*** Supplied material ***

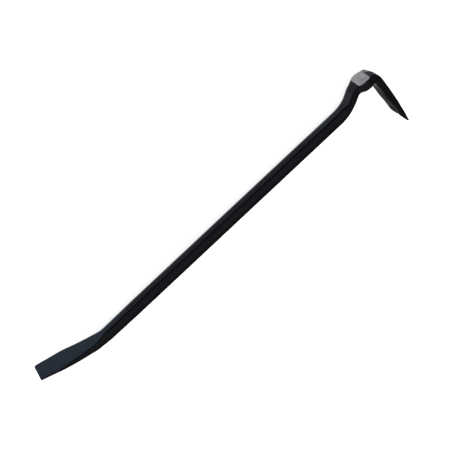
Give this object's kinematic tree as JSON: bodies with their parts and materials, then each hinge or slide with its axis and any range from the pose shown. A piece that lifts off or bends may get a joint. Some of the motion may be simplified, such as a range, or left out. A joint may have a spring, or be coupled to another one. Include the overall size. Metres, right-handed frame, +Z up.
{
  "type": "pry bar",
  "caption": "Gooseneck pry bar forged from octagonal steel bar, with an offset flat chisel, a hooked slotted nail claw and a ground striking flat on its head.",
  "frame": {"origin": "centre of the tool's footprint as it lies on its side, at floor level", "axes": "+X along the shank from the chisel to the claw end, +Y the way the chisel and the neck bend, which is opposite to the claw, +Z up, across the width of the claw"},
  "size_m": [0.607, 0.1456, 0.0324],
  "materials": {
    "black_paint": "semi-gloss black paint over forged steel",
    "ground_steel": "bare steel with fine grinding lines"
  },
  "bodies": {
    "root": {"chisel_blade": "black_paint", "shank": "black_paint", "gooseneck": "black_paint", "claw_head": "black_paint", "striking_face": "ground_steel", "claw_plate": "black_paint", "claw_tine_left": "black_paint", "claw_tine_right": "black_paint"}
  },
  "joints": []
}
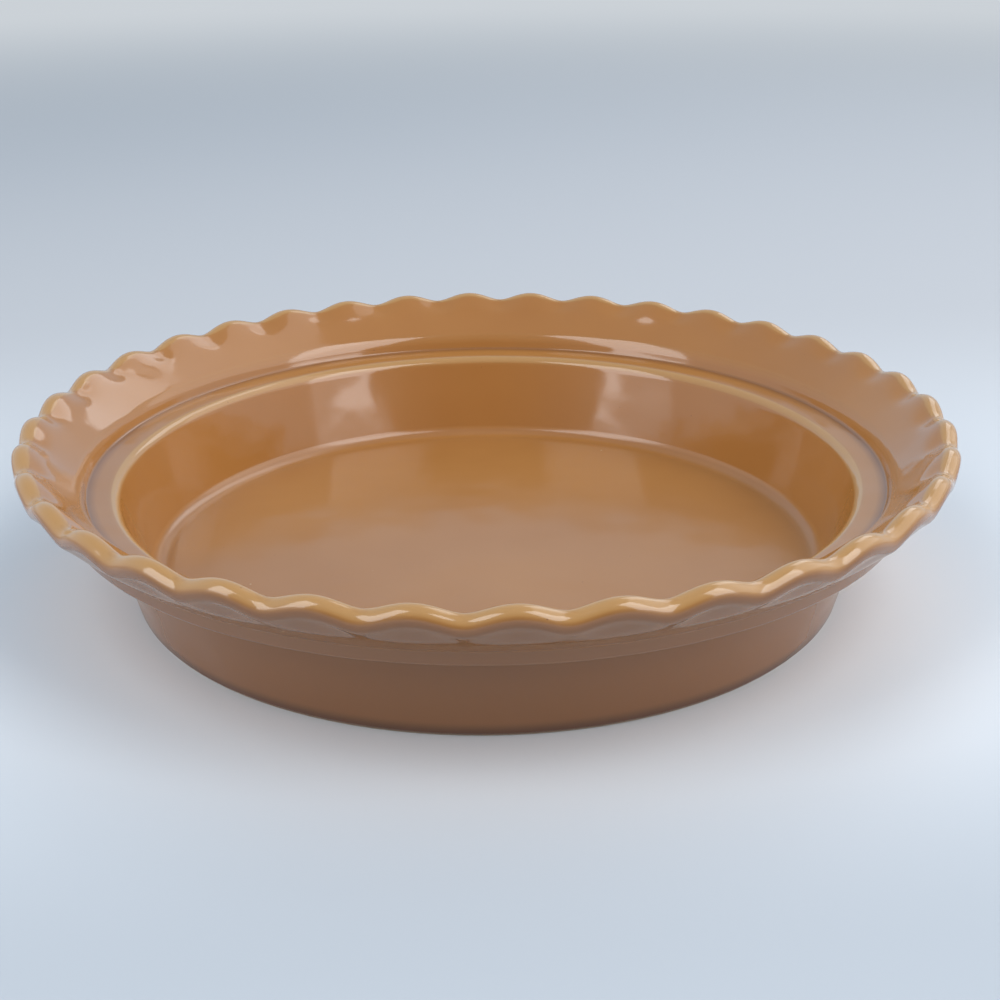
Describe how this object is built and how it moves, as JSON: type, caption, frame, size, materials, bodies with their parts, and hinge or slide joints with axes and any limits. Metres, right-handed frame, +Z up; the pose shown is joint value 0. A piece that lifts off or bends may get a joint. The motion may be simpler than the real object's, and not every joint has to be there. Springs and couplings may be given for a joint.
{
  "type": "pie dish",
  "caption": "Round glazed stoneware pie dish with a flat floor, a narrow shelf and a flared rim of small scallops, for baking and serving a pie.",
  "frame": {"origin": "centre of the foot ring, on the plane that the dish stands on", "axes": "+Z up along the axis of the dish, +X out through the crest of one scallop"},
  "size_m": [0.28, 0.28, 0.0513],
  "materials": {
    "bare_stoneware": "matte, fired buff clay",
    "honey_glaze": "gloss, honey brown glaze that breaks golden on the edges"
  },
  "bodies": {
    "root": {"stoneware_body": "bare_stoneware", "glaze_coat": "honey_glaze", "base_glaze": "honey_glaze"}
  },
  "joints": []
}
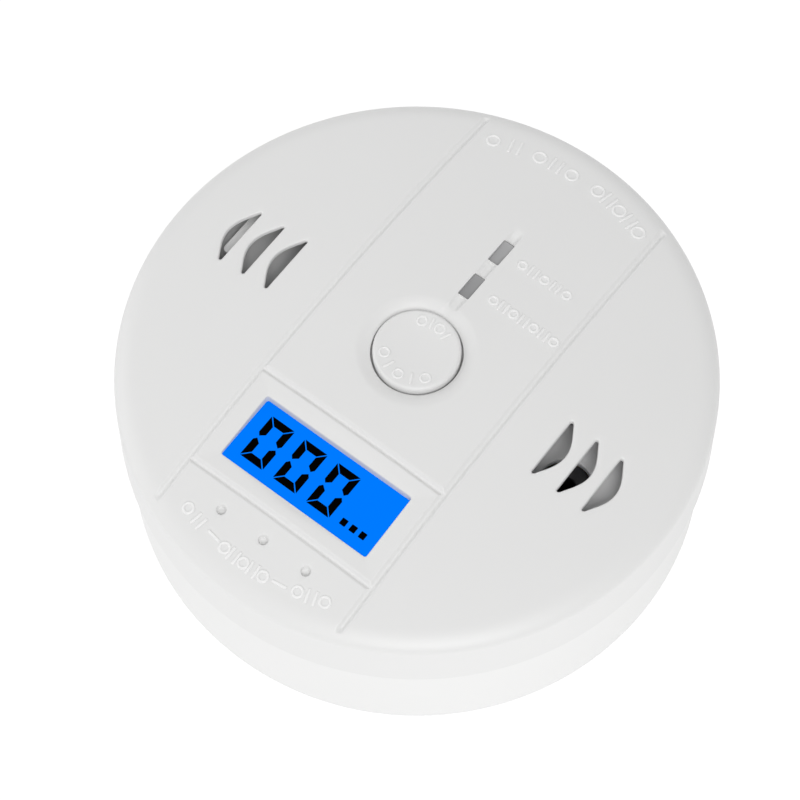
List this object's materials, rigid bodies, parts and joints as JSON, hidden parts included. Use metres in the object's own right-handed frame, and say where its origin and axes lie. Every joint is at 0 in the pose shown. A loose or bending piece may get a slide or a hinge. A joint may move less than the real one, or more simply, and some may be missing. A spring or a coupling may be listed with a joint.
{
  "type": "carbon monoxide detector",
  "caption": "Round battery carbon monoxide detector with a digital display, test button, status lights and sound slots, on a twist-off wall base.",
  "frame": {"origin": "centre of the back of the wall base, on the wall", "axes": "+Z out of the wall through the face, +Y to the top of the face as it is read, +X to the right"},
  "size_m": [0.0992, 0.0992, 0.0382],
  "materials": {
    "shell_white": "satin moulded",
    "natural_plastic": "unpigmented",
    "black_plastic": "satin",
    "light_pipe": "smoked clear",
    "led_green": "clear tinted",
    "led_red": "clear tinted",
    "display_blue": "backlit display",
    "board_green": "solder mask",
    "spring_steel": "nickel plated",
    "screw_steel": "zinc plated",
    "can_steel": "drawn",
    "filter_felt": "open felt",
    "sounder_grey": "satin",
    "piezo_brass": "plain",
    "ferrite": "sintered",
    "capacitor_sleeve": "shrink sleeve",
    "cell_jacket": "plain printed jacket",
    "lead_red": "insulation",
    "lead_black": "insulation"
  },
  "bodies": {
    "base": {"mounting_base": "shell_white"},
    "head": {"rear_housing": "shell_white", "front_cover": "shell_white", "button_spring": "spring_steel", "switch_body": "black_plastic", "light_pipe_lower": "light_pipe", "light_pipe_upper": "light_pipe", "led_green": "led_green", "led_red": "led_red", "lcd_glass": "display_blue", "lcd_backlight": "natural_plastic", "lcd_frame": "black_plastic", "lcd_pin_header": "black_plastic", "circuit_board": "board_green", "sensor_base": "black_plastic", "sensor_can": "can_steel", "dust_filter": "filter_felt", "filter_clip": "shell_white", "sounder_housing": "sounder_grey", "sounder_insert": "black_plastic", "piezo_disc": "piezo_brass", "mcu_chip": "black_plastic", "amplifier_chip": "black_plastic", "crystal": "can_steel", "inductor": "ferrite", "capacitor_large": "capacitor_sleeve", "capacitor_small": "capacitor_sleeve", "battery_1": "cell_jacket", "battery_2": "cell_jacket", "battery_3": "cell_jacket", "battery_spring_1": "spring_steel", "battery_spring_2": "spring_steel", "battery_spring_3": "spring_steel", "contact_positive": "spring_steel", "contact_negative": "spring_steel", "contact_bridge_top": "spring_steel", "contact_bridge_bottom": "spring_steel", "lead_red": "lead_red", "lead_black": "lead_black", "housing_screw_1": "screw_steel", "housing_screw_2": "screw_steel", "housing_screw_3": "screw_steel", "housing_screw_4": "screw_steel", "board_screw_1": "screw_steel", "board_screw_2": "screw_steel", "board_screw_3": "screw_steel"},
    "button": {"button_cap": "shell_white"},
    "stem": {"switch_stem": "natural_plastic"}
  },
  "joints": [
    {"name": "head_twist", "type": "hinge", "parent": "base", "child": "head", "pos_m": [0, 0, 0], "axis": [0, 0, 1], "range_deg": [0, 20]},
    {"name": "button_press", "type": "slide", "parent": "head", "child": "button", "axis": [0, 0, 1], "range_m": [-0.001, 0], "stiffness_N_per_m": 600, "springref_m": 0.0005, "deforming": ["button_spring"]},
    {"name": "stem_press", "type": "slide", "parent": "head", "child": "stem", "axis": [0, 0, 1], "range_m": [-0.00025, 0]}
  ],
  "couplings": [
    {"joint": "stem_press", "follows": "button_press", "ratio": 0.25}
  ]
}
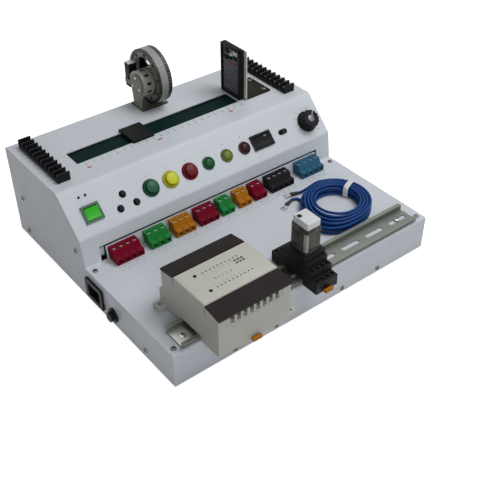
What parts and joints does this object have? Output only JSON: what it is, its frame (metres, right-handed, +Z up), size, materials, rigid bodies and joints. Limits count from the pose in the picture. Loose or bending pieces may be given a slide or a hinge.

***

▶ **Problem details**
Write out the whole listing again, exactly as it stands.

▶ **Task solution**
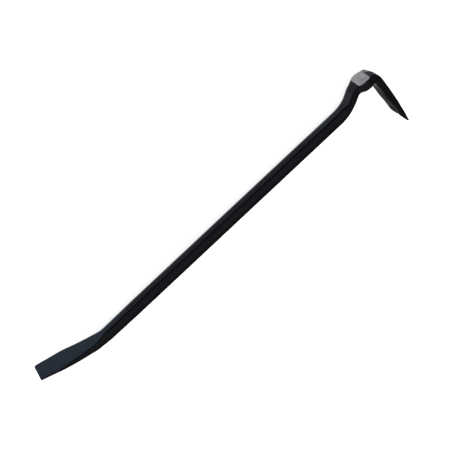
Give this object's kinematic tree as JSON: bodies with their parts and materials, then each hinge or slide with its axis and any range from the pose shown. A piece that lifts off or bends may get a joint. Some of the motion may be simplified, such as a range, or left out. A joint may have a spring, or be coupled to another one. Include the overall size. Metres, right-handed frame, +Z up.
{
  "type": "pry bar",
  "caption": "Gooseneck pry bar forged from octagonal steel bar, with an offset flat chisel, a hooked slotted nail claw and a ground striking flat on its head.",
  "frame": {"origin": "centre of the tool's footprint as it lies on its side, at floor level", "axes": "+X along the shank from the chisel to the claw end, +Y the way the chisel and the neck bend, which is opposite to the claw, +Z up, across the width of the claw"},
  "size_m": [0.607, 0.1456, 0.0324],
  "materials": {
    "black_paint": "semi-gloss black paint over forged steel",
    "ground_steel": "bare steel with fine grinding lines"
  },
  "bodies": {
    "root": {"chisel_blade": "black_paint", "shank": "black_paint", "gooseneck": "black_paint", "claw_head": "black_paint", "striking_face": "ground_steel", "claw_plate": "black_paint", "claw_tine_left": "black_paint", "claw_tine_right": "black_paint"}
  },
  "joints": []
}
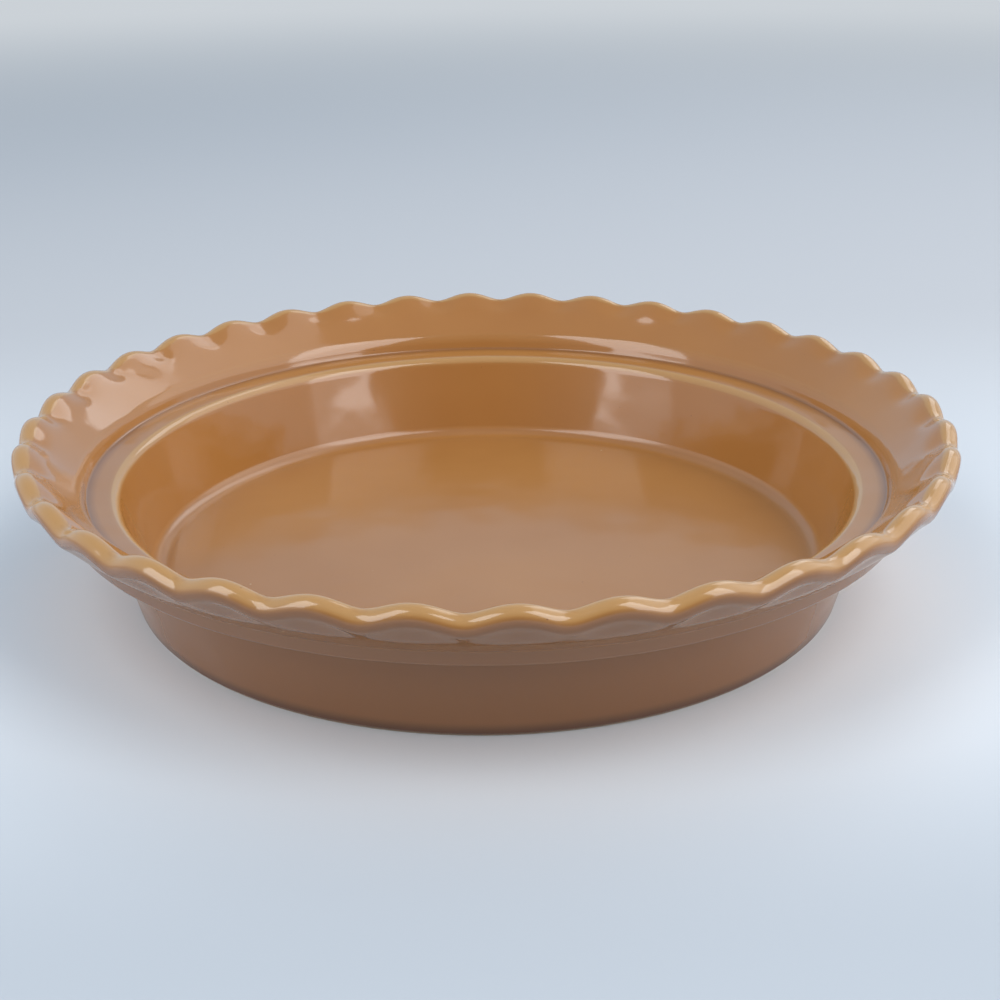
Describe how this object is built and how it moves, as JSON: type, caption, frame, size, materials, bodies with their parts, and hinge or slide joints with axes and any limits. Metres, right-handed frame, +Z up; the pose shown is joint value 0. A piece that lifts off or bends may get a joint. The motion may be simpler than the real object's, and not every joint has to be there. Springs and couplings may be given for a joint.
{
  "type": "pie dish",
  "caption": "Round glazed stoneware pie dish with a flat floor, a narrow shelf and a flared rim of small scallops, for baking and serving a pie.",
  "frame": {"origin": "centre of the foot ring, on the plane that the dish stands on", "axes": "+Z up along the axis of the dish, +X out through the crest of one scallop"},
  "size_m": [0.28, 0.28, 0.0513],
  "materials": {
    "bare_stoneware": "matte, fired buff clay",
    "honey_glaze": "gloss, honey brown glaze that breaks golden on the edges"
  },
  "bodies": {
    "root": {"stoneware_body": "bare_stoneware", "glaze_coat": "honey_glaze", "base_glaze": "honey_glaze"}
  },
  "joints": []
}
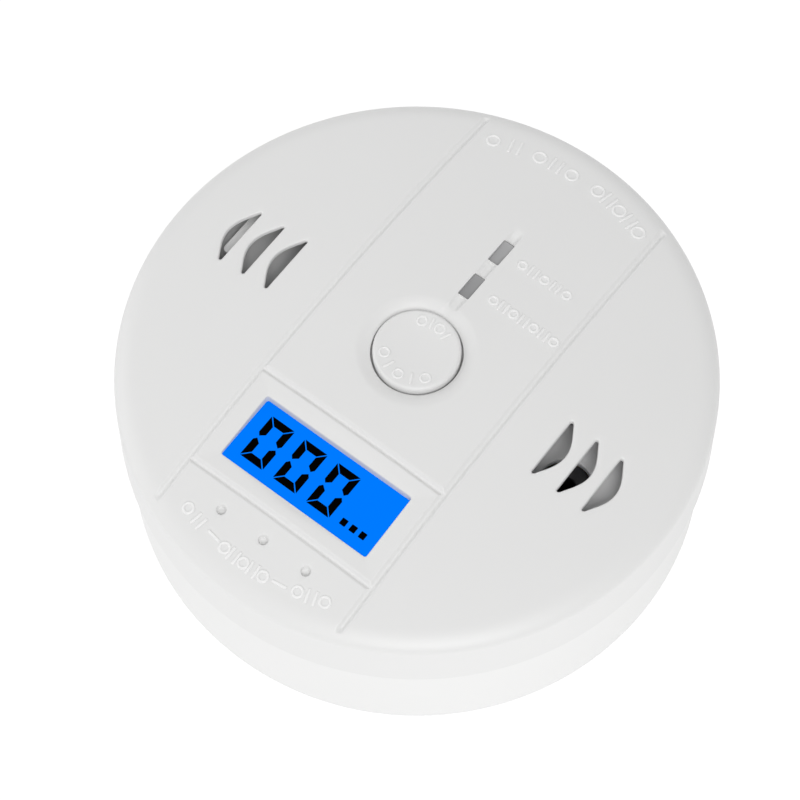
List this object's materials, rigid bodies, parts and joints as JSON, hidden parts included. Use metres in the object's own right-handed frame, and say where its origin and axes lie. Every joint is at 0 in the pose shown. A loose or bending piece may get a slide or a hinge. A joint may move less than the real one, or more simply, and some may be missing. A spring or a coupling may be listed with a joint.
{
  "type": "carbon monoxide detector",
  "caption": "Round battery carbon monoxide detector with a digital display, test button, status lights and sound slots, on a twist-off wall base.",
  "frame": {"origin": "centre of the back of the wall base, on the wall", "axes": "+Z out of the wall through the face, +Y to the top of the face as it is read, +X to the right"},
  "size_m": [0.0992, 0.0992, 0.0382],
  "materials": {
    "shell_white": "satin moulded",
    "natural_plastic": "unpigmented",
    "black_plastic": "satin",
    "light_pipe": "smoked clear",
    "led_green": "clear tinted",
    "led_red": "clear tinted",
    "display_blue": "backlit display",
    "board_green": "solder mask",
    "spring_steel": "nickel plated",
    "screw_steel": "zinc plated",
    "can_steel": "drawn",
    "filter_felt": "open felt",
    "sounder_grey": "satin",
    "piezo_brass": "plain",
    "ferrite": "sintered",
    "capacitor_sleeve": "shrink sleeve",
    "cell_jacket": "plain printed jacket",
    "lead_red": "insulation",
    "lead_black": "insulation"
  },
  "bodies": {
    "base": {"mounting_base": "shell_white"},
    "head": {"rear_housing": "shell_white", "front_cover": "shell_white", "button_spring": "spring_steel", "switch_body": "black_plastic", "light_pipe_lower": "light_pipe", "light_pipe_upper": "light_pipe", "led_green": "led_green", "led_red": "led_red", "lcd_glass": "display_blue", "lcd_backlight": "natural_plastic", "lcd_frame": "black_plastic", "lcd_pin_header": "black_plastic", "circuit_board": "board_green", "sensor_base": "black_plastic", "sensor_can": "can_steel", "dust_filter": "filter_felt", "filter_clip": "shell_white", "sounder_housing": "sounder_grey", "sounder_insert": "black_plastic", "piezo_disc": "piezo_brass", "mcu_chip": "black_plastic", "amplifier_chip": "black_plastic", "crystal": "can_steel", "inductor": "ferrite", "capacitor_large": "capacitor_sleeve", "capacitor_small": "capacitor_sleeve", "battery_1": "cell_jacket", "battery_2": "cell_jacket", "battery_3": "cell_jacket", "battery_spring_1": "spring_steel", "battery_spring_2": "spring_steel", "battery_spring_3": "spring_steel", "contact_positive": "spring_steel", "contact_negative": "spring_steel", "contact_bridge_top": "spring_steel", "contact_bridge_bottom": "spring_steel", "lead_red": "lead_red", "lead_black": "lead_black", "housing_screw_1": "screw_steel", "housing_screw_2": "screw_steel", "housing_screw_3": "screw_steel", "housing_screw_4": "screw_steel", "board_screw_1": "screw_steel", "board_screw_2": "screw_steel", "board_screw_3": "screw_steel"},
    "button": {"button_cap": "shell_white"},
    "stem": {"switch_stem": "natural_plastic"}
  },
  "joints": [
    {"name": "head_twist", "type": "hinge", "parent": "base", "child": "head", "pos_m": [0, 0, 0], "axis": [0, 0, 1], "range_deg": [0, 20]},
    {"name": "button_press", "type": "slide", "parent": "head", "child": "button", "axis": [0, 0, 1], "range_m": [-0.001, 0], "stiffness_N_per_m": 600, "springref_m": 0.0005, "deforming": ["button_spring"]},
    {"name": "stem_press", "type": "slide", "parent": "head", "child": "stem", "axis": [0, 0, 1], "range_m": [-0.00025, 0]}
  ],
  "couplings": [
    {"joint": "stem_press", "follows": "button_press", "ratio": 0.25}
  ]
}
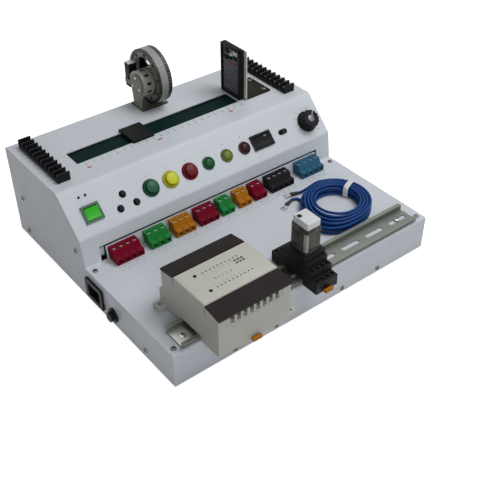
What parts and joints does this object have? Output only JSON: what it is, its frame (metres, right-handed, +Z up), size, materials, rigid bodies and joints. Limits count from the pose in the picture. Loose or bending pieces may be given a slide or a hinge.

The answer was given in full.